## PROBLEM STATEMENT
Reproduce all of the data that follows, character for character.
---
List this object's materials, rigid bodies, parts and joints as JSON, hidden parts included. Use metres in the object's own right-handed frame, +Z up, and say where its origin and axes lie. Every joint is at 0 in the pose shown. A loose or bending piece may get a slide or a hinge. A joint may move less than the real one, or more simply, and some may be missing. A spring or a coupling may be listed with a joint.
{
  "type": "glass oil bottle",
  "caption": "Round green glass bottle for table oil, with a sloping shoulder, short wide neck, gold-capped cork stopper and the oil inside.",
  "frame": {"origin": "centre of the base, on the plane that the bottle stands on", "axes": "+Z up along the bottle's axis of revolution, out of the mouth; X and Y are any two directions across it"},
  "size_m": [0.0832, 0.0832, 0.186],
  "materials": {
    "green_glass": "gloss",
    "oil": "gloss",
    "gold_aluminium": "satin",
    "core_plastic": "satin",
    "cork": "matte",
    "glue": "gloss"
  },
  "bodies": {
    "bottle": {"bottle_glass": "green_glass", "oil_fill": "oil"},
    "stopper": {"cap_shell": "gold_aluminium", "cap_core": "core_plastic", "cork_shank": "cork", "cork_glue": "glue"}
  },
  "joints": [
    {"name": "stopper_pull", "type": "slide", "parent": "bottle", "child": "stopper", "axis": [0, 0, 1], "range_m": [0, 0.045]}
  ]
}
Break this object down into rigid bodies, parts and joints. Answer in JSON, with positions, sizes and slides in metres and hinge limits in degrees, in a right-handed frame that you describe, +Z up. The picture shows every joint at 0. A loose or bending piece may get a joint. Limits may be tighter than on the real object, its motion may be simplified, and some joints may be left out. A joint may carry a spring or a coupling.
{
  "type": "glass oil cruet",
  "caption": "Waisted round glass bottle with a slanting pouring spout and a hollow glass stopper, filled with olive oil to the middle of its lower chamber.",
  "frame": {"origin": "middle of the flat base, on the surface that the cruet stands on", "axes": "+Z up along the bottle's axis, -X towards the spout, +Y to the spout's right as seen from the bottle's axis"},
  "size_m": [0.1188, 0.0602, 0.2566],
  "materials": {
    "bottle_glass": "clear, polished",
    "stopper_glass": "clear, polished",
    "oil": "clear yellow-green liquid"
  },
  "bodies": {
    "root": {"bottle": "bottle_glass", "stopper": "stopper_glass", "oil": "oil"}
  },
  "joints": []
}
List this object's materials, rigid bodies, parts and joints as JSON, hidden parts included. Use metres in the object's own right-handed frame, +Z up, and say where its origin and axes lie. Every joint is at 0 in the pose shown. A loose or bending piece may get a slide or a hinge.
---
## RESULT OF THIS EXERCISE
List this object's materials, rigid bodies, parts and joints as JSON, hidden parts included. Use metres in the object's own right-handed frame, +Z up, and say where its origin and axes lie. Every joint is at 0 in the pose shown. A loose or bending piece may get a slide or a hinge. A joint may move less than the real one, or more simply, and some may be missing. A spring or a coupling may be listed with a joint.
{
  "type": "glass oil bottle",
  "caption": "Round green glass bottle for table oil, with a sloping shoulder, short wide neck, gold-capped cork stopper and the oil inside.",
  "frame": {"origin": "centre of the base, on the plane that the bottle stands on", "axes": "+Z up along the bottle's axis of revolution, out of the mouth; X and Y are any two directions across it"},
  "size_m": [0.0832, 0.0832, 0.186],
  "materials": {
    "green_glass": "gloss",
    "oil": "gloss",
    "gold_aluminium": "satin",
    "core_plastic": "satin",
    "cork": "matte",
    "glue": "gloss"
  },
  "bodies": {
    "bottle": {"bottle_glass": "green_glass", "oil_fill": "oil"},
    "stopper": {"cap_shell": "gold_aluminium", "cap_core": "core_plastic", "cork_shank": "cork", "cork_glue": "glue"}
  },
  "joints": [
    {"name": "stopper_pull", "type": "slide", "parent": "bottle", "child": "stopper", "axis": [0, 0, 1], "range_m": [0, 0.045]}
  ]
}
Break this object down into rigid bodies, parts and joints. Answer in JSON, with positions, sizes and slides in metres and hinge limits in degrees, in a right-handed frame that you describe, +Z up. The picture shows every joint at 0. A loose or bending piece may get a joint. Limits may be tighter than on the real object, its motion may be simplified, and some joints may be left out. A joint may carry a spring or a coupling.
{
  "type": "glass oil cruet",
  "caption": "Waisted round glass bottle with a slanting pouring spout and a hollow glass stopper, filled with olive oil to the middle of its lower chamber.",
  "frame": {"origin": "middle of the flat base, on the surface that the cruet stands on", "axes": "+Z up along the bottle's axis, -X towards the spout, +Y to the spout's right as seen from the bottle's axis"},
  "size_m": [0.1188, 0.0602, 0.2566],
  "materials": {
    "bottle_glass": "clear, polished",
    "stopper_glass": "clear, polished",
    "oil": "clear yellow-green liquid"
  },
  "bodies": {
    "root": {"bottle": "bottle_glass", "stopper": "stopper_glass", "oil": "oil"}
  },
  "joints": []
}
List this object's materials, rigid bodies, parts and joints as JSON, hidden parts included. Use metres in the object's own right-handed frame, +Z up, and say where its origin and axes lie. Every joint is at 0 in the pose shown. A loose or bending piece may get a slide or a hinge.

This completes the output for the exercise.